Policies that may need revision would be the Company Code of Conduct, Dress and Ethics Policies, Language Policy, Racial Harassment Policy, Occupational Health Policies and On-line Systems User Policies.
Contracts of Employment should be reviewed to ensure there is no racial or gender bias in the documents.
Prevention and Awareness Programmes should be introduced:
The Draft Act encourages Organisations to develop a culture of dignity and respectful engagement between employees as well as between employer and staff. This may take effort and it could be helpful to engage outside specialists to offer training and programmes that increase awareness of Violence and Harassment issues whether they are sexual or racial as well as establish guidelines of acceptable behaviour and practices in the workplace.
It is the employer’s duty to provide relevant information, instructions and training where necessary to ensure there is a safe working environment, free of risk to health whether physical or psychological, in a manner which is dignified, protected and respected.
Treatment, Care and Support of Victims:
The employer should establish a protocol or guideline for the treatment and care of a possible victim within an Organisation. Should there be an incident of sexual, racist or violent harassment within the workplace it is important that everyone has guidelines that are clear on the interventions required in terms of their Workplace Occupational Health and Safety strategy. Employers and employees are jointly responsible for creating a healthy workplace. Appropriate referrals for counselling and other interventions must be communicated.
Privacy, Consent and Record-Keeping of Personal Information:
Procedures in Managing Violence and Harassment:
Employers must develop clear procedures to deal with Violence and Harassment. These can form part of the Company’s normal disciplinary code. Steps must be taken to clearly communicate to employees that they can report incidents to managers or human resource departments and these complaints will be dealt with swiftly and thoroughly and should the incident be of a serious nature there will be attention given to the well-being of the employee through counselling interventions, appropriate privacy provided and disciplinary procedures for the perpetrators.
A culture that encourages freedom to report or discuss sexual, racial or other types of bullying and harassment must be maintained and an employee should be aware that if an incident occurs it would not be trivialised or ignored.

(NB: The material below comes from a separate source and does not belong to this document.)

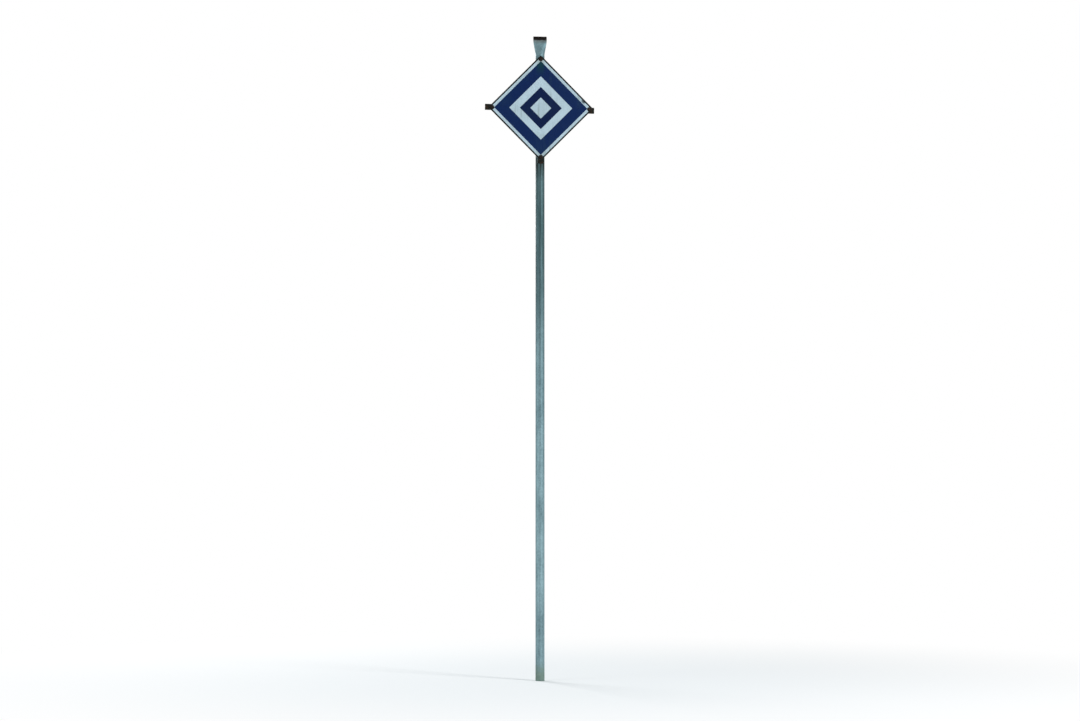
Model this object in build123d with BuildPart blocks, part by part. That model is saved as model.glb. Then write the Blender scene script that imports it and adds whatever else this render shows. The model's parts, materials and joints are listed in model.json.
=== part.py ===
"""Railway stop board for electric trains: a blue and white diamond plate on a galvanised tube mast.

The mast ends at ground level, with the origin at the centre of its foot and +Z up the mast.
The board faces -Y. All sizes are in millimetres.
"""

from build123d import *
import math
import os

# Mast: a steel tube whose top end is pressed flat and welded shut
mast_diameter = 60.3
mast_wall = 2.9
mast_height = 4295.0
pressed_height = 26.0
pressed_taper = 96.0
pressed_gap = 0.6
weld_height = 5.0
weld_inset = 1.0

# Board: a flat square plate that stands on one corner, near the top of the mast
board_below_top = 480.0
board_side = 500.0
board_thickness = 3.0
board_corner = 10.0

# Face: a white reflective sheet with black and blue sheets stuck on it, in bands from the edge inwards
sheet_thickness = 0.4
sheet_corner = 3.0
black_rim_width = 10.0
white_rim_width = 18.0
blue_field_width = 72.0
white_ring_width = 50.0
blue_ring_width = 50.0

# Carrier: an upright strap and a crossbar of flat steel, halved into each other
bar_width = 40.0
bar_thickness = 6.0
bar_corner = 3.0
strap_past_top_bolt = 17.0
strap_past_bottom_bolt = 42.0
strap_inside_edge = 1.0
crossbar_past_left_bolt = 47.0
crossbar_past_right_bolt = 33.0
crossbar_drop = 5.0
crossbar_tilt = -1.2
lap_clearance = 0.2
mast_seat_clearance = 0.1

# Bolts: one at each tip of the board, with a wide washer in front and a nut behind
bolt_from_tip = 25.5
right_bolt_drop = 4.0
bolt_diameter = 10.0
bolt_hole = 11.0
hex_across_flats = 17.0
head_height = 6.4
head_crown_inset = 0.5
head_crown_taper = 60.0
nut_height = 8.0
nut_bore_clearance = 0.1
front_washer_diameter = 30.0
front_washer_thickness = 2.5
back_washer_diameter = 20.0
back_washer_thickness = 2.0
washer_hole = 10.5
bolt_end_past_nut = 3.0

# Distances in front of the mast's axis at which the layers of the board lie
mast_radius = mast_diameter / 2
bore_radius = mast_radius - mast_wall
carrier_back = mast_radius + mast_seat_clearance
carrier_front = carrier_back + bar_thickness
plate_front = carrier_front + board_thickness
white_front = plate_front + sheet_thickness
face_front = white_front + sheet_thickness
washer_front = face_front + front_washer_thickness

# Pressed end: the flattened tube keeps the length round its wall, measured halfway through the wall
pressed_thickness = 2 * mast_wall + pressed_gap
pressed_width = math.pi * (mast_diameter - pressed_thickness) / 2 + pressed_thickness
pressed_start = mast_height - pressed_height
taper_start = pressed_start - pressed_taper

# Board: places in its own plane, from its centre
board_centre_height = mast_height - board_below_top
board_tip_reach = board_side / math.sqrt(2)
bolt_reach = board_tip_reach - bolt_from_tip
left_bolt = (-bolt_reach, 0)
right_bolt = (bolt_reach, -right_bolt_drop)
top_bolt = (0, bolt_reach)
bottom_bolt = (0, -bolt_reach)
rim_inside = board_side - 2 * black_rim_width
blue_field_outside = rim_inside - 2 * white_rim_width
blue_field_inside = blue_field_outside - 2 * blue_field_width
blue_ring_outside = blue_field_inside - 2 * white_ring_width
blue_ring_inside = blue_ring_outside - 2 * blue_ring_width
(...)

Monitoring and Evaluating Practices:
Employers need to design and implement strategies, policies and programmes to eliminate Violence and Harassment, by identifying key elements to create a monitoring and evaluation system. The system or mechanism created is intended to be a collaboration between employer and employees to track implementation and ensure there is an informed response. These mechanisms and evaluation strategies must consider national efforts to eliminate Violence and Harassment in broader society.
Challenges for Employers:
The Draft Act speaks to cultural development within Organisations and this is in line with fresh impetus by Government to promote a more equal and dignified society where behaviour that could be labelled as demeaning or threatening is stamped out and recognised as having no place either in the work place or society in general.
Very often an employer may find themselves in a position of addressing particular behaviour patterns from employees that would fly in the face of what would be considered appropriate. It is often difficult to identify this, but it is up to the employer to recognise and take heed of warning signs that there may be something amiss and act timeously to prevent an incident from developing.
A culture of decency develops where appropriate behaviour is encouraged and learnt by an employee who is observing it continuously from employers and management. Ignoring Violence and Harassment can have major negative consequences for an Organisation that they may be ill-equipped to deal with both financially and from a marketing or PR perspective.